We reach the River and it is raging. The speed of the water is unreal, I’m not sure if it is usually this fast? Could it be running faster? It is a force I tell you. The breeze with the mist spraying feels like air conditioning, it is so good! We hang out on the rocks on the edge of the River in silence. I get as close as I can to the rapids to feel their power. Palpating the energy of the water moving incessantly through the canyon, I wind up thinking about how it has been doing this for thousands of years without ever stopping. I never can seem to wrap my mind around that. Nor can I wrap my mind around the bedrock here being 1.6 Billion years old. It hurts my brain yet I believe there is something inherently purifying about being in this energy field.

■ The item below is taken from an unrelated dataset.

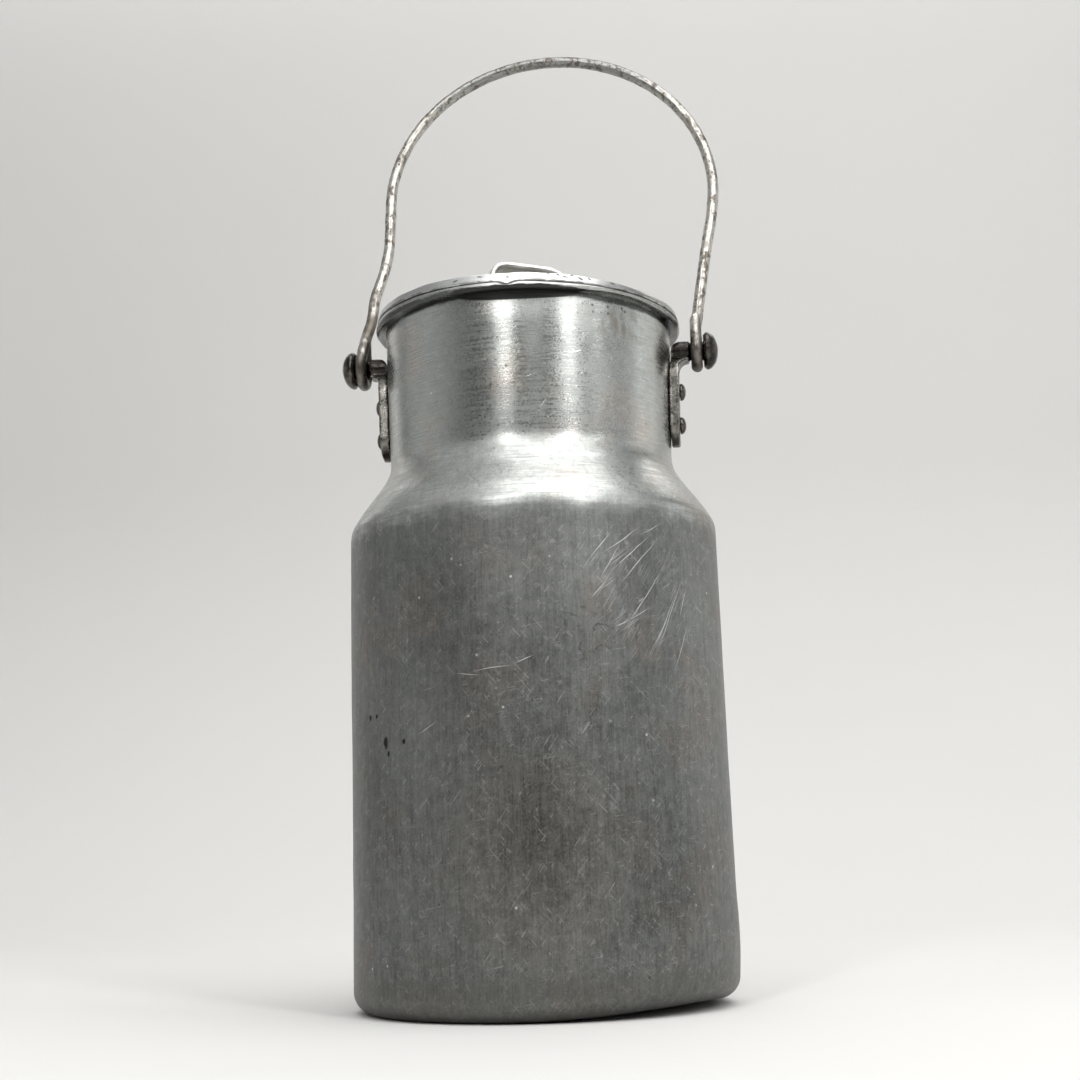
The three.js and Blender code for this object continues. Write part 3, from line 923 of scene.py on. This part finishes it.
def can_outer_line():
    """The can's outside, from the middle of the base up to the underside of the bead."""
    base = [
        (0.0, BASE_PANEL_RISE),
        (BASE_PANEL_RADIUS - 0.8, BASE_PANEL_RISE),
        (BASE_PANEL_RADIUS + 0.6, BASE_PANEL_RISE - 0.3),
        (BASE_PANEL_RADIUS + BASE_PANEL_SLOPE - 0.6, 0.3),
        (BASE_PANEL_RADIUS + BASE_PANEL_SLOPE + 0.8, 0.0),
    ]
    line = subdivided(base, 6.0)
    line += arc(BODY_RADIUS - CORNER_RADIUS, CORNER_RADIUS, CORNER_RADIUS, -90, 0, 14)
    line += subdivided([(BODY_RADIUS, CORNER_RADIUS), (BODY_RADIUS, WALL_TOP)], WALL_STEP)[1:-1]
    steps = 30
    for i in range(steps + 1):
        s = i / steps
        radius = BODY_RADIUS + (NECK_RADIUS_LOW - BODY_RADIUS) * smooth(s, 0.0, 1.0)
        line.append((radius, WALL_TOP + (NECK_BOTTOM - WALL_TOP) * s))
    neck = [(neck_radius(z), z) for z in (NECK_BOTTOM, MOUTH_TOP - BEAD_HEIGHT)]
    return line + subdivided(neck, 1.6)[1:]


def can_bead():
    """The rolled mouth: its face leans over, so it looks down a little."""
    low = MOUTH_TOP - BEAD_HEIGHT
    return [
        (NECK_RADIUS_HIGH + 0.9, low - 0.05),
        (BEAD_RADIUS - 1.5, low),
        *arc(BEAD_RADIUS - 1.10, low + 0.6, 0.6, -80, -12, 5),
        *arc(BEAD_RADIUS - 1.3, MOUTH_TOP - 1.5, 1.3, -8, 90, 10, 1.5),
        (NECK_RADIUS_HIGH + 1.2, MOUTH_TOP),
        (NECK_RADIUS_HIGH, MOUTH_TOP - 0.05),
        (NECK_RADIUS_HIGH - 0.6, MOUTH_TOP - 0.35),
        (NECK_RADIUS_HIGH - SHEET, MOUTH_TOP - SHEET),
    ]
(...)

I am so grateful we came down here.

We made it to the Colorado!
playing with the water, getting as close as I can

Eventually we feel the pull to be setting up camp and briefly consider staying down here at the beach so we scout around for campsites. Nestled in the sand dunes there is a gorgeous Prickly Pear boasting yellow flowers that I fall in love with. What a lucky cactus getting to live here I think. Such beauty! Camping here would mean lots of sand so we decide to walk back to Boucher Creek where we can camp on dirt next to a good water source and not get sand in everything. 

I Love You

Returning along Boucher Creek we plod our way through the water, still getting our feet wet until we make it to the campsite area. There are a ton of well established campsites all around here, so much to choose from and all of them have stellar views! We have the whole place to ourselves and there is a lovely breeze gracing the evening. Once we pick a spot we get to work preparing our dinners and going down to the water to get cleaned up. My shirt is so crusty, even more so than yesterday. It has all manner of crusted colors on the front, I don’t even know what happened there. We are both a mess. Rockin’s legs are sun burned and scratched to hell and I started my period back there at our lunch break so I am feeling extra funky now. Thank goodness for all this water!

Cowboy camp #3

Our campsite is propped above the creek with wide open views of the towering canyon walls in every direction. We listen to the sheep frogs and crickets as they emerge at dusk and when the stars pop out they look like freckles there are so many. The moon is absent, she hides behind the steep canyon walls now, but I bet we will see her sometime in the night since this is such a wide canyon. Every once in a while the breeze picks up and gusts, blowing sand into my eyes and I feel thankful we are not camped on actual sand. We are cowboy camping for the third night and what a feeling of absolute freedom being able to do this entire trip. We were saying earlier this evening when we were down at the River, how often in our lives we say “I am so lucky.” And we are, we truly are.

Watch Rockin’s Reel on Instagram here!

2 thoughts on “The Gems Day 3: made in the shade

  1. In regards to your, ” trail food is love” site. I have to tell you, the Trader Joe’s raw, unsalted, creamy almond butter is so good it is dangerous ! I could sit down and eat the whole jar. It is inexpensive as well. Thanks! Here is one that I like. Take small dark chocolate chips, dried currants, wheat germ and dried apricots, ( very important, Trader Joe’s Calif. Slab dried TART ones ). Cut the apricots into small pieces and roll everything into small rolls, put into zip lock bags and enjoy ! Keeps one full of energy and regular! I’m getting hungry, bye for now.

    1. Hey Ed! Thanks for the suggestion and glad you like that Almond Butter, haha, that is exactly what I do with the jar on trail, eat it by the spoonful 🙂 I have a funny story about dried apricots, I ate a lot of them, perhaps too many, on the PCT and had my first poop my pants experience because of them, so I am a little leary of them forever onward! But the rest of your recipe sounds wonderful!